Another benefit of Virtual Machines is that memory access can be tracked, essential for garbage collection. A problem for un-managed languages like C and C++ is the need to request and then release memory. There are a hundred and one different ways for those types of programs to leak memory. With the JVM handling memory management, garbage collection can reclaim a variable when it is no longer needed. HotSpot uses multiple collectors to manage memory objects through their lifetime profile: a young generation, an old generation and a permanent generation of memory objects. For more on the intricacies of Garbage collection, I recommend this blog post as a good place to start.

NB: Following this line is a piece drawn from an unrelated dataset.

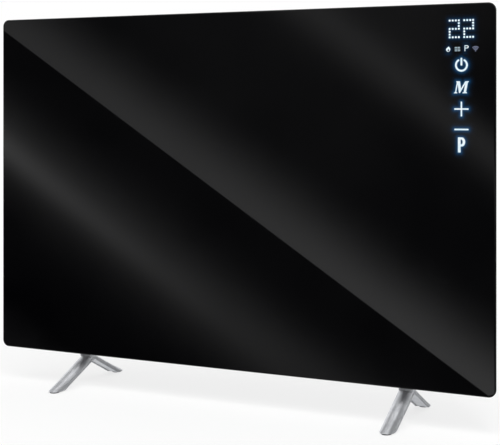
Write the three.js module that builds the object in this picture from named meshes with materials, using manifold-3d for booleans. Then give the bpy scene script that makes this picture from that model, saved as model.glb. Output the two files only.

JVMs are not just for Java

It's not just Java programs that run the JVM. Developers of other programming languages have seen the advantages of managed code and languages like Scala, Groovy and Clojure have all appeared specifically designed around the JVM. Other languages including Ada, Basic, C, Cobol, Go, Pascal, PHP, Python and Ruby also have JVM targeted implementations. Oracle claims that Java is installed on over 3 billion devices, so programs written in JVM languages are much easier to run on a given processor or operating system. Apart from the recent security problems with Java Applets running in browsers, the Java environment and JVM provide a very stable platform for software to run on.

Then there is Dalvik

Every Android smartphone runs a version of Java where the JVM is a register-based virtual machine called Dalvik, which was developed in a clean room environment by Google's engineers. Following a high profile court case by Oracle against Google over the Java APIs, Oracle's claims that the Java APIs were its Intellectual property were thrown out. The APIs (Application Programming Interfaces) are defined in the JRE libraries and your software must work with them to use the phone's features. The Dalvik bytecode is not the same as Java's, so Android programs cannot run on other JVMs.

.NET

In many ways the .NET environment is similar to Java. The CLR (Common Language Runtime) is the equivalent of the JVM. Both understand their own type of Bytecode -- It's called IL (Intermediate Language) in .NET. The .NET code is also compiled Just-in-time, runs in a managed environment and is garbage collected. Without the JVM there'd be no Java, and all of the other languages based on it would be different — at the very least, requiring a little more attention to detail, especially in relation to memory management. So you should care about the JVM.